The Tango Lesson
The second screening in our Citzen Cinema Screening series on the subject of love, will take place on Wednesday, March 14, at 7:00 PM at the Edwin Johnson Screening Room, 1418 5th. St., Berkeley, Ca 945710. We will screen a favorite of mine, Sally Potter’s film, THE TANGO LESSON. Here are excerpts of what Potter says about her film:
“This film is based on my own experience and exists between reality and fiction. When I first started taking tango lessons it was as a break from the intensely cerebral, sedentary process of scriptwriting– the “serious” work I was doing at the time. But what began as something on the sidelines of my life- something done for pleasure, for fun- gradually became an obsession. Then the obsession became a fire fueling a new film. I abandoned RAGE, the script I was writing, and started to work on what was to become THE TANGO LESSON…
But above all, I learned that pleasure– taken to its extremity– becomes work. And work– taken to its extremity– becomes love. This is why THE TANGO LESSON, which started as a desire to make a film about the joy of dance, became a story about the complexity of love.” I found our screening of LAST TANGO IN PARIS very stimulating. It was controversial. There were people who found the film brilliant, others who felt it denigrating to women. We had a passionate and personal discussion which occasionally became heated, giving everyone the chance to be candid and real. This is what I hoped would happen. I hope it will happen again after our viewing of THE TANGO LESSON.

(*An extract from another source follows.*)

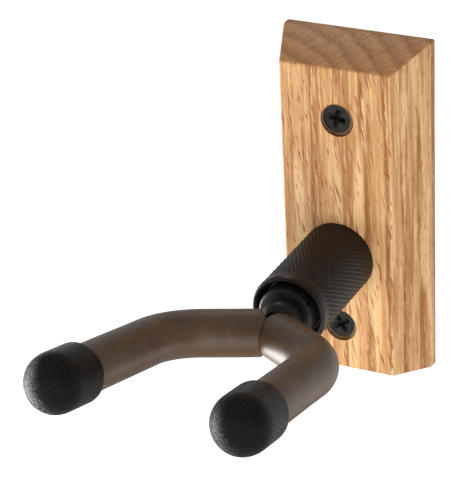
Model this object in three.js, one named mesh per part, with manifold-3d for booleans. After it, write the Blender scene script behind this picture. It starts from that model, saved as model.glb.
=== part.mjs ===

Wine, beer and a little popcorn. $10 per person if you can afford it but not required. I think its important that we get together and have discussions like these. I think our contemporary American culture in the Arts has failed us. In particular, cinema, painting and sculpture and whatever people think are the plastic arts today have failed to stimulate personal and or social kinds of catharsis which I take to be the gut level bottom line.
When I gave a talk at the the Columbus School of Art and Design in Columbus, Ohio yesterday I talked about the Art Jokes which have plagued museums, galleries and art schools since the early 20th Century, the sort of stuff created by the Duchamps, Warhols, Rauschenbergs, Oldenbergs and Johns, etc. which I think weaken and trivialize our attempts to find out who we are and to express ourselves with conviction and passion.
So come, see and talk. I think It’s vital that we do so in this troubled era.